PROBLEM TO WORK ON – Extract every line below, verbatim.

## Begin

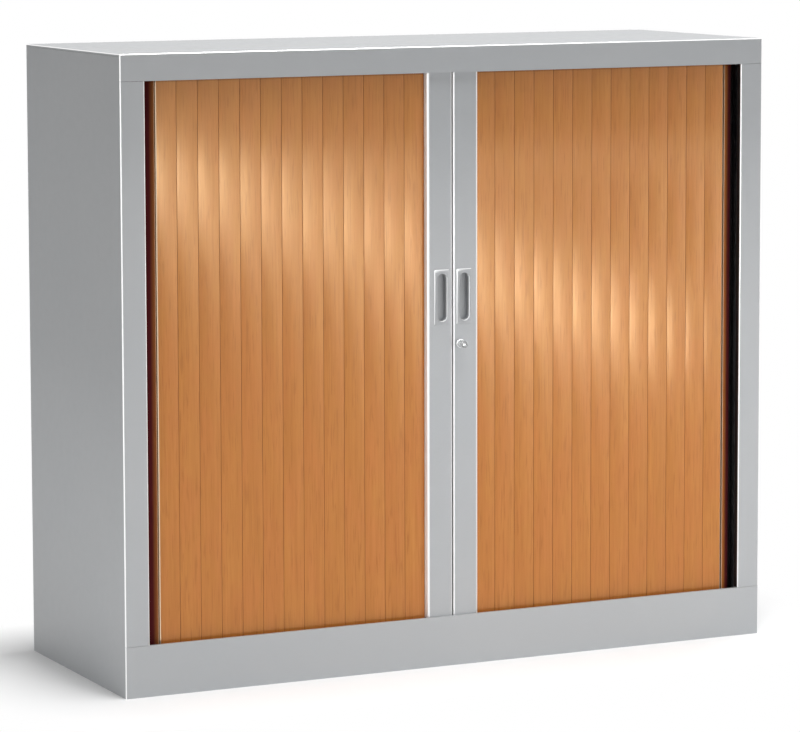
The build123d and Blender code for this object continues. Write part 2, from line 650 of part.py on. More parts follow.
def carcass_nodes():
    """Panels, tracks, liners, shelves and what carries the feet."""
    right_side = side_panel()
    right_liner = liner()
    return {
        "left_side_panel": left(right_side),
        "right_side_panel": right_side,
        "top_panel": top_panel(),
        "plinth": plinth(),
        "bottom_panel": bottom_panel(),
        "back_panel": back_panel(),
        "lower_track": track(FLOOR_HEIGHT, FLOOR_HEIGHT + TRACK_FLOOR),
        "upper_track": track(UPPER_TRACK_BASE, UPPER_TRACK_BASE),
        "left_liner": left(right_liner),
        "right_liner": right_liner,
        "rear_liner": rear_liner(),
        "lower_shelf": shelf(LOWER_SHELF_ROW),
        "upper_shelf": shelf(UPPER_SHELF_ROW),
        "shelf_clips": shelf_clips(),
        "foot_brackets": foot_brackets(),
    }


def foot_nodes():
    """The four levelling feet."""
    return {
        "left_front_foot": foot(-FOOT_X, FOOT_FRONT),
        "right_front_foot": foot(FOOT_X, FOOT_FRONT),
        "left_rear_foot": foot(-FOOT_X, FOOT_REAR),
        "right_rear_foot": foot(FOOT_X, FOOT_REAR),
    }


def door_nodes():
    """Rails and what they carry."""
    rail = handle_rail()
    cup = pull_cup()
    shoes = rail_shoes()
    return {
        "left_handle_rail": left(rail),
        "right_handle_rail": rail - lock_hole(),
        "left_pull_cup": left(cup),
        "right_pull_cup": cup,
        "left_rail_shoes": left(shoes),
        "right_rail_shoes": shoes,
        "centre_seal": centre_seal(),
        "strike_plate": strike_plate(),
        "lock_case": lock_case(),
        "lock_barrel": lock_barrel(),
        "lock_cam": lock_cam(),
    }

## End

RIGHT ANSWER –
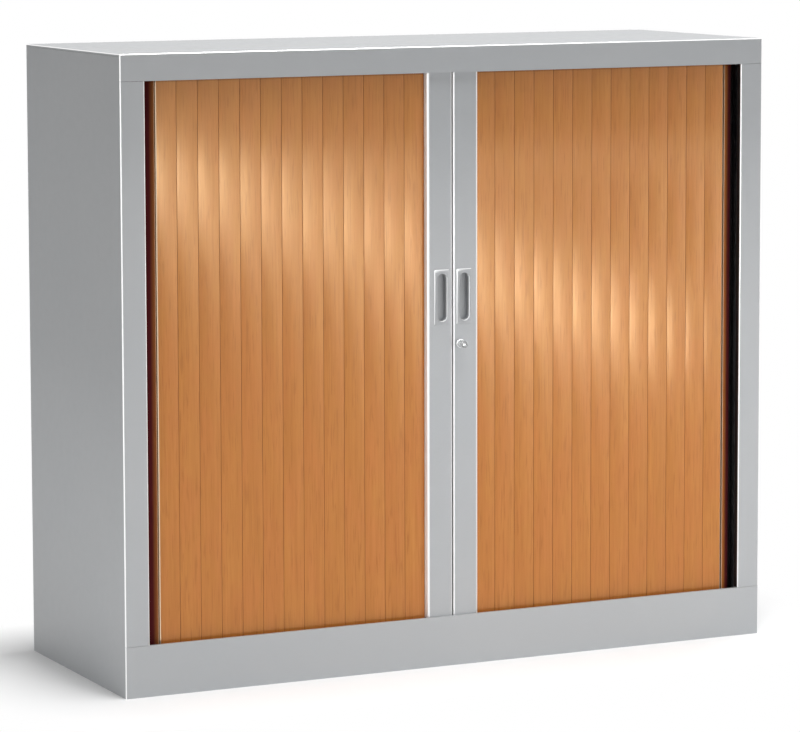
The build123d and Blender code for this object continues. Write part 2, from line 650 of part.py on. More parts follow.
def carcass_nodes():
    """Panels, tracks, liners, shelves and what carries the feet."""
    right_side = side_panel()
    right_liner = liner()
    return {
        "left_side_panel": left(right_side),
        "right_side_panel": right_side,
        "top_panel": top_panel(),
        "plinth": plinth(),
        "bottom_panel": bottom_panel(),
        "back_panel": back_panel(),
        "lower_track": track(FLOOR_HEIGHT, FLOOR_HEIGHT + TRACK_FLOOR),
        "upper_track": track(UPPER_TRACK_BASE, UPPER_TRACK_BASE),
        "left_liner": left(right_liner),
        "right_liner": right_liner,
        "rear_liner": rear_liner(),
        "lower_shelf": shelf(LOWER_SHELF_ROW),
        "upper_shelf": shelf(UPPER_SHELF_ROW),
        "shelf_clips": shelf_clips(),
        "foot_brackets": foot_brackets(),
    }


def foot_nodes():
    """The four levelling feet."""
    return {
        "left_front_foot": foot(-FOOT_X, FOOT_FRONT),
        "right_front_foot": foot(FOOT_X, FOOT_FRONT),
        "left_rear_foot": foot(-FOOT_X, FOOT_REAR),
        "right_rear_foot": foot(FOOT_X, FOOT_REAR),
    }


def door_nodes():
    """Rails and what they carry."""
    rail = handle_rail()
    cup = pull_cup()
    shoes = rail_shoes()
    return {
        "left_handle_rail": left(rail),
        "right_handle_rail": rail - lock_hole(),
        "left_pull_cup": left(cup),
        "right_pull_cup": cup,
        "left_rail_shoes": left(shoes),
        "right_rail_shoes": shoes,
        "centre_seal": centre_seal(),
        "strike_plate": strike_plate(),
        "lock_case": lock_case(),
        "lock_barrel": lock_barrel(),
        "lock_cam": lock_cam(),
    }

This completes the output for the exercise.